Blame it on the iPhone (1)

sl4shd0rk (755837) | more than 2 years ago | (#36513398)

I know it's not the popular comment but it's true. Verizon and Sprint had unlimited data plans as long as they were offering ghetto phones (Android, Samsung, etc). What's the difference if you're downloading unlimited data on an iPhone or a ghetto phone? Give up? Apple gets a cut of the revenue (http://www.zdnet.com/blog/apple/the-real-cost-of-at-ts-basic-data-plan/7362) that's why. And don't feel like you're sneaking by with Sprint. They are next to be assimilated (http://www.eldergadget.com/report-sprint-testing-iphone-4s/). I guess I'll go to T-Mob... Oh wait, that's right. We gave all our money to the monopoly and have no alternatives left. Oh well, guess I'll go back to my Tracfone.

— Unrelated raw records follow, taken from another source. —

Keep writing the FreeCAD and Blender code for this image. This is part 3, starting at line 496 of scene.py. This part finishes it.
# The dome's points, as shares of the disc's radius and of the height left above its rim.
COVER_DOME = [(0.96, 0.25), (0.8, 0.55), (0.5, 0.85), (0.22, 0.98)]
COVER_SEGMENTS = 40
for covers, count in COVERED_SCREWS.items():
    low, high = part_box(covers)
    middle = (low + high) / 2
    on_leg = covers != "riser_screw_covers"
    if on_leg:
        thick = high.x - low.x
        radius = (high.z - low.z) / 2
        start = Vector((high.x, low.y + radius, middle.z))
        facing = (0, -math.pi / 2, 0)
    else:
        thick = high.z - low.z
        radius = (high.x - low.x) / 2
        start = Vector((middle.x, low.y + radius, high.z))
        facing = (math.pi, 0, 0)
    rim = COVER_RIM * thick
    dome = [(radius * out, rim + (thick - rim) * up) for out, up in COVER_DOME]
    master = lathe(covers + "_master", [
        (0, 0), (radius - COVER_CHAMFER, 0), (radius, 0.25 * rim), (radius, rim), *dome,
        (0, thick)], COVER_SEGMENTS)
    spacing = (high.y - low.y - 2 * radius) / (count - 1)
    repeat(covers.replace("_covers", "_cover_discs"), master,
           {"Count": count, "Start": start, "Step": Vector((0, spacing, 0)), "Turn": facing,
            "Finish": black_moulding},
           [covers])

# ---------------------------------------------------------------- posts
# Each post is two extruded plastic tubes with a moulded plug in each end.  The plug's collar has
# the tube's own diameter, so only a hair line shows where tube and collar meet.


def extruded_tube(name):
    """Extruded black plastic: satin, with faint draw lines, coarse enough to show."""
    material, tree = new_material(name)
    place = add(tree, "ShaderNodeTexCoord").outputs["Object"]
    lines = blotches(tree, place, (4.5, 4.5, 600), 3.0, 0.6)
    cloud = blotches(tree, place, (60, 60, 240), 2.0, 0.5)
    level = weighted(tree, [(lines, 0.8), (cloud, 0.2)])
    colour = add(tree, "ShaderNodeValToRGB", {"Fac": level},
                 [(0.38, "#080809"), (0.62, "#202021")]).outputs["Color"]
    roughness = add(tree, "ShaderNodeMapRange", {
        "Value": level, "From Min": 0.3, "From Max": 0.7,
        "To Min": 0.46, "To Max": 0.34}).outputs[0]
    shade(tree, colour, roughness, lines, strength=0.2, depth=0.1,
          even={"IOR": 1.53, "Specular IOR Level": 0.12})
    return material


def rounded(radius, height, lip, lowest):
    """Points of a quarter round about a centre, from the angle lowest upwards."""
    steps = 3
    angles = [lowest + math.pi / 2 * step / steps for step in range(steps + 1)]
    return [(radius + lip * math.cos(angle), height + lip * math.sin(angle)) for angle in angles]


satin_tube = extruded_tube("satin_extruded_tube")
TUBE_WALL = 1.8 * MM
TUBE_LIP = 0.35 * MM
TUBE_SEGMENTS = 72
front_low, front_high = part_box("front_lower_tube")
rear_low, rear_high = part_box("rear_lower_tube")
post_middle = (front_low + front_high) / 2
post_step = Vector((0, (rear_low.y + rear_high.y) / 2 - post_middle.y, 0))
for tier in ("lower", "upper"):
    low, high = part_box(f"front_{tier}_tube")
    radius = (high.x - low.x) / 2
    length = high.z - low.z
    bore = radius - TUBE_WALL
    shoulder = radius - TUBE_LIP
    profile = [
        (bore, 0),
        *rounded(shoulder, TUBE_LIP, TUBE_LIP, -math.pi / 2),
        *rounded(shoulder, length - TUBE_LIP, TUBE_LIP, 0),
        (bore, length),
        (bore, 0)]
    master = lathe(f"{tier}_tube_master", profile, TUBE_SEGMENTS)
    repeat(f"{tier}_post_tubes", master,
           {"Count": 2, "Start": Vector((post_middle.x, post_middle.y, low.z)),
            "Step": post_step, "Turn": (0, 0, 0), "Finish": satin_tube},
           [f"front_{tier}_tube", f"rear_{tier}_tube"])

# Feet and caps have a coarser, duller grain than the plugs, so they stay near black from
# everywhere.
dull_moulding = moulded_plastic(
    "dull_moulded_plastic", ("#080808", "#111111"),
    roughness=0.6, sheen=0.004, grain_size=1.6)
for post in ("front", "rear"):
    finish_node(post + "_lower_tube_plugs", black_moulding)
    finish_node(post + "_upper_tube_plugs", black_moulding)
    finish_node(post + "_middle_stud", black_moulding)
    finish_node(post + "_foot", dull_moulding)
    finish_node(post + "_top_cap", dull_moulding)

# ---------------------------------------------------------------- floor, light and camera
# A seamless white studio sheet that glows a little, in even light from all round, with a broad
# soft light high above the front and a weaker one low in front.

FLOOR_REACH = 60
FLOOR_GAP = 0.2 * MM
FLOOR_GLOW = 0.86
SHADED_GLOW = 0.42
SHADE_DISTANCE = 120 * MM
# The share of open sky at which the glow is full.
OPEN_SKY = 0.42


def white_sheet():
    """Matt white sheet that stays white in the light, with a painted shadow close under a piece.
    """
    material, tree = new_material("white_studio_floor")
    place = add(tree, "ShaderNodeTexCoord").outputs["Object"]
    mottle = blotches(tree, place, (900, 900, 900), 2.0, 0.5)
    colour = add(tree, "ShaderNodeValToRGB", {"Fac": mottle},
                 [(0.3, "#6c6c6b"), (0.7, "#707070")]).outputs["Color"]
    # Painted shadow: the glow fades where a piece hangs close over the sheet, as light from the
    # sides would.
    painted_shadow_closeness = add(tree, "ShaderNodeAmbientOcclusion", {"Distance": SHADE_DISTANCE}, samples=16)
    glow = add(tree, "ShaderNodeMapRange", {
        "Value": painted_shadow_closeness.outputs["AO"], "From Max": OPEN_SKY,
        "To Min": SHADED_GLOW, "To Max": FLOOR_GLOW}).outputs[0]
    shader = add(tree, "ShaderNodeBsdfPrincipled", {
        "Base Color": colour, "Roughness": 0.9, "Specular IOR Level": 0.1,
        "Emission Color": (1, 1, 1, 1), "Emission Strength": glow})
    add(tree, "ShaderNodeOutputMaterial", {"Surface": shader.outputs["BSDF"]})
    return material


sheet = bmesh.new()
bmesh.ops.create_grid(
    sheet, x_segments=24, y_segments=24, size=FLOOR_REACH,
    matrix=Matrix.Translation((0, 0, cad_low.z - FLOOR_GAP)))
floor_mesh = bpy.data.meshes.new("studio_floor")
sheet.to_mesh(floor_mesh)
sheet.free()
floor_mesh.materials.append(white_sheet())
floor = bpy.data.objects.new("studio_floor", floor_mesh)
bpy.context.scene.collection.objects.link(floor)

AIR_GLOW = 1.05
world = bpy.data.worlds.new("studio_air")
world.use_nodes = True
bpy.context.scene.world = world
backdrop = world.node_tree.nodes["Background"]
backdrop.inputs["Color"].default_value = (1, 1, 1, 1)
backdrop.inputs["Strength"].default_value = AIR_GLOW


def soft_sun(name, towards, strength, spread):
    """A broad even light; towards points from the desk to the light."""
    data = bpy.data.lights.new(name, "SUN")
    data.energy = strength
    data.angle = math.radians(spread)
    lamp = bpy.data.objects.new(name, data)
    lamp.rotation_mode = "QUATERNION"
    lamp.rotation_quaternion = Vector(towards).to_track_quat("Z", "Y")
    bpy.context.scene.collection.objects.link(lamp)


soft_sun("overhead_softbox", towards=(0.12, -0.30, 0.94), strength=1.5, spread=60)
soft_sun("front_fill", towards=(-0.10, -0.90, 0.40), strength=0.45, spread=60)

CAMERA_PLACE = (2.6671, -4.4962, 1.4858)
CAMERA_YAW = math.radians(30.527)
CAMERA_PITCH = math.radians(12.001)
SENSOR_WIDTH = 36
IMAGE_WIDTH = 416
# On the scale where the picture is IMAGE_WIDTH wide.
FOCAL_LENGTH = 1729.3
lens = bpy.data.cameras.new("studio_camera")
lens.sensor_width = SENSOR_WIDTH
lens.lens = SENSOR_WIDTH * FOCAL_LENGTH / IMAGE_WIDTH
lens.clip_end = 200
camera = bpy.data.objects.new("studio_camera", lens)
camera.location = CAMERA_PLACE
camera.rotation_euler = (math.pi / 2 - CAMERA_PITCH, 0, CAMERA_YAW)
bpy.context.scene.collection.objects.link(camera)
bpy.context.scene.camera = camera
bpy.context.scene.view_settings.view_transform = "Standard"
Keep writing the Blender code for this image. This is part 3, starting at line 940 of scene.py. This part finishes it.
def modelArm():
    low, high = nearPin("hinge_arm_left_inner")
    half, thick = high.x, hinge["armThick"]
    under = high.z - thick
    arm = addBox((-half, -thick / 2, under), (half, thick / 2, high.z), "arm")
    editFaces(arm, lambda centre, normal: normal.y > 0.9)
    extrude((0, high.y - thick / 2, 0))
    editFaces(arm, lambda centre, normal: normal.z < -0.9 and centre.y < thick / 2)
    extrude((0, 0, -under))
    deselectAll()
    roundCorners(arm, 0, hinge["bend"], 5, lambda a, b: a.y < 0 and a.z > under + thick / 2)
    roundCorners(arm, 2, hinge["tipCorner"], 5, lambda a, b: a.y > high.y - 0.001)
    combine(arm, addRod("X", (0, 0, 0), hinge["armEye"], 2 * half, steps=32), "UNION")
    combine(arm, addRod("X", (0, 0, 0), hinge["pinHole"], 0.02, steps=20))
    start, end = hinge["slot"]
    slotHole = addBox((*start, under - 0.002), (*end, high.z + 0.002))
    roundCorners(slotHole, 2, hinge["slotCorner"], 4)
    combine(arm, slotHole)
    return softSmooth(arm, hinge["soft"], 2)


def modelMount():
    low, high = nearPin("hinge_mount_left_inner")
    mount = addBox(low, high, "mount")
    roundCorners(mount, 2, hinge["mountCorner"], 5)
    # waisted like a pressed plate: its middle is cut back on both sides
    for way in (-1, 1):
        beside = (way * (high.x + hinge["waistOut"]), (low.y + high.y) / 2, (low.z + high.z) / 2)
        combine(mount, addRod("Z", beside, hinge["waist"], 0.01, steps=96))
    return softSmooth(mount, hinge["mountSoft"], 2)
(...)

Re:Blame it on the iPhone (1)

LWATCDR (28044) | more than 2 years ago | (#36513470)

ghetto phones? I hate summer because the kids are out and have nothing to do but post on Slashdot.
I chose my Evo 4G on Sprint over going with an iPhone or AT&T.

Re:Blame it on the iPhone (0)

Anonymous Coward | more than 2 years ago | (#36513672)

I agree I have owned both a iPhone and now my Evo. I will take the Evo anytime of the week.

It's you cheap over-users that are causing this... (1)

Anonymous Coward | more than 2 years ago | (#36513676)

Fact is most people don't even need more than 300mb a month. Why is this happening? Yes, partly because of carrier greed. The other reason is a few cheap asses decided to take advantage (as is their right true ) of the unlimited wireless plan (ignoring the spirit of what was fair) a to use levels wireless was never designed to support for lots of people. So while most of us could easily deal with 1gb or 2gb a month, likely why it's priced this level, the jerks out there who used 10s of gb a month are the reason the carriers are getting an excuse to cap us all. If you want to download movies, linux ISOs, do it via your cable/DSL home ISP you cheap assholes. Wireless was never really made/designed/intended for this type of use.

Not an official press release (0)

Anonymous Coward | more than 2 years ago | (#36513712)

This article is on Droid Life, it's not an official press release. None of us Verizon customers have received notice about that, and when I contacted Verizon, they denied it. Everyone's making a big deal about speculation again...

Do I think it's inevitable? Yes. Do I think it's going to happen when they say it will? Maybe, but I won't believe it until I see a press release.

What's the point? (0)

Anonymous Coward | more than 2 years ago | (#36513796)

So all that encouragement from Verizon to use their service instead of a regular physical line ISP is all for nothing? What a waste. What's the point of having 4G then when the prices are the same as 3G, but now with an even smaller cap?